When thinking of the word “sloth”, one may think of the slow-moving animals from the movie Ice Age or the amusingly hilarious sloth from Zootopia. Much like the slow-moving animals from these films, the definition reflects the demeanor of these animals. Sloth, the avoidance of work and laziness, does not come as a foreign concept to teenagers. With the amount of school work and social obligations, becoming lazy seems almost inevitable.
“Being a student, friend, and employee all require a lot of time and energy to make them work, so trying to balance it all, like being a good student, but being a good friend, while going to work and doing a good job, it’s hard to balance it because they all require different things. Sometimes people are just tired to the point where they just want to do absolutely nothing,” Jean said.
The most common form of sloth, procrastination, makes it easier to avoid doing work opting for stress later on. When people would rather do anything else but work, showing a lack of motivation, it ultimately leads to someone becoming slothful.
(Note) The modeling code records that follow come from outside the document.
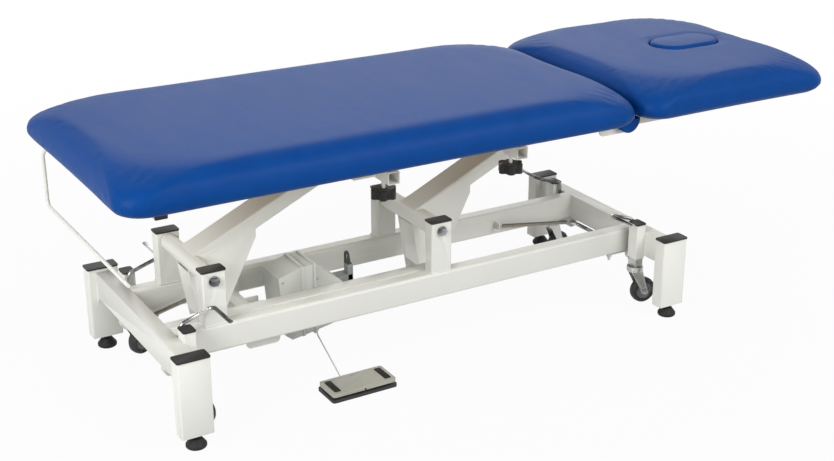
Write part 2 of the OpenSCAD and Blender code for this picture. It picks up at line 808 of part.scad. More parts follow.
module foot_switch_rocker() {
    rocker_len = switch_len - 2 * rocker_inset;
    rocker_w = switch_w - 2 * rocker_inset;
    cover_h = switch_h - pad_t - rocker_z0;
    on_base() translate([switch_cx, switch_cy, 0]) {
        color("tan") difference() {
            translate([0, 0, rocker_z0]) linear_extrude(cover_h)
                rounded(rocker_len, rocker_w, 2 * tube_corner_r);
            translate([0, 0, rocker_z0 - cut_over]) linear_extrude(cover_h - rocker_wall + cut_over)
                rounded(rocker_len - 2 * rocker_wall, rocker_w - 2 * rocker_wall, tube_corner_r);
            translate([0, 0, rocker_axis_z]) rod_y(rocker_pin_d + 2 * run_gap, -switch_w, switch_w);
        }
        color("black") for (s = [-1, 1])
            translate([s * (rocker_len / 2 - pad_inset - pad_len / 2), 0, switch_h - pad_t])
            linear_extrude(pad_t) rounded(pad_len, pad_w, tube_corner_r);
    }
}

module foot_switch_cord() {
    color("white") on_base() translate([housing_x0 + gland_dx, 0, 0])
        swept_tube(cord_route, cord_d / 2, 8, [1, 0, 0]);
}

// Levelling feet

foot_d = 50;
foot_rim_h = 9;
foot_dome_h = 24;
foot_neck_d = 28;
foot_stud_top = 70;

module levelling_foot(i) {
    color("black") on_base() translate([corners[i].x * leg_cx, corners[i].y * leg_cy, 0]) {
        rotate_extrude($fn = round_fn) polygon(
            [[0, 0], [foot_d / 2 - foot_rim_h / 3, 0], [foot_d / 2, foot_rim_h / 3],
             [foot_d / 2, foot_rim_h], [foot_d / 3, foot_dome_h * 5 / 6], [foot_neck_d / 2, foot_dome_h],
             [0, foot_dome_h]]);
        cylinder(d = foot_stud_d, h = foot_stud_top, $fn = round_fn);
    }
}

// Lift arms

module arm_tube() {
    rotate([0, -arm_angle, 0]) difference() {
        rotate([90, 0, 90]) linear_extrude(arm_len)
            tube_profile(arm_w - 2 * side_gap, arm_h, tube_wall, tube_corner_r);
        translate([arm_len, 0, 0]) rod_y(2 * boss_r, -arm_w, arm_w);
    }
    translate([rise_x, 0, rise_z]) difference() {
        rod_y(2 * boss_r, -arm_w / 2, arm_w / 2);
        rod_y(upper_pin_d + 2 * run_gap, -arm_w, arm_w);
    }
}

function on_arm(u, v) = [u * cos(arm_angle) - v * sin(arm_angle), u * sin(arm_angle) + v * cos(arm_angle)];

module plate_outline(lower) {
    corner_z = on_arm(plate_corner_dx / cos(arm_angle), -arm_h / 2).y;
    polygon(concat([on_arm(0, arm_h / 2), [plate_left_dx, 0]], lower,
        [[plate_knee_dx, plate_knee_dz], [plate_corner_dx, corner_z - plate_step],
         [plate_corner_dx, corner_z], on_arm(plate_corner_dx / cos(arm_angle), arm_h / 4)]));
}

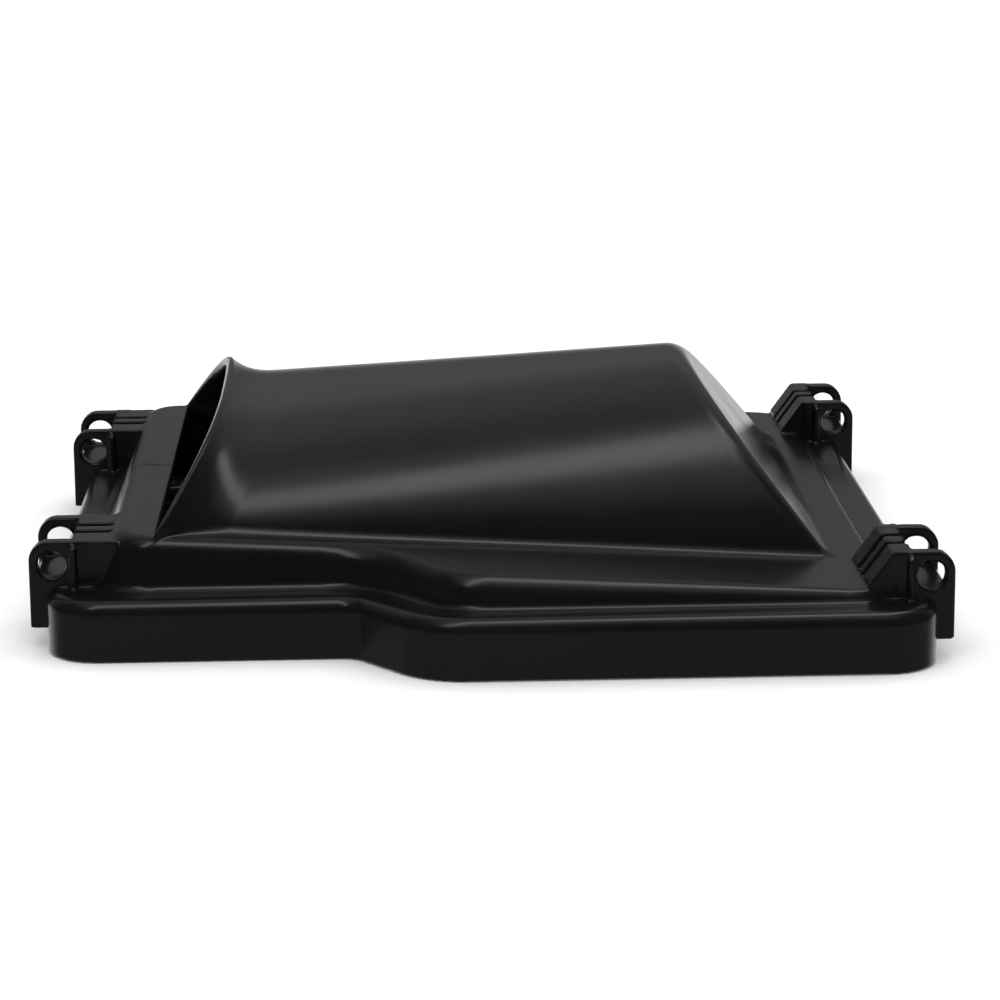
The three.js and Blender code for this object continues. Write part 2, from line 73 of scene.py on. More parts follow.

Since the fourth century, the adaptations of the seven deadly sins changed dramatically. As society moves farther and farther away from the true origins of the seven deadly sins (the Bible), modern interpretations continuously take form. Staying allegiant to a sin free life comes from knowing vital information about the seven deadly sins, like their origins and accurate definitions. By tracing back information to the Bible, it gives the modern versions of the seven deadly sins a backbone as to why they matter. After all, society must examine its past to determine its present.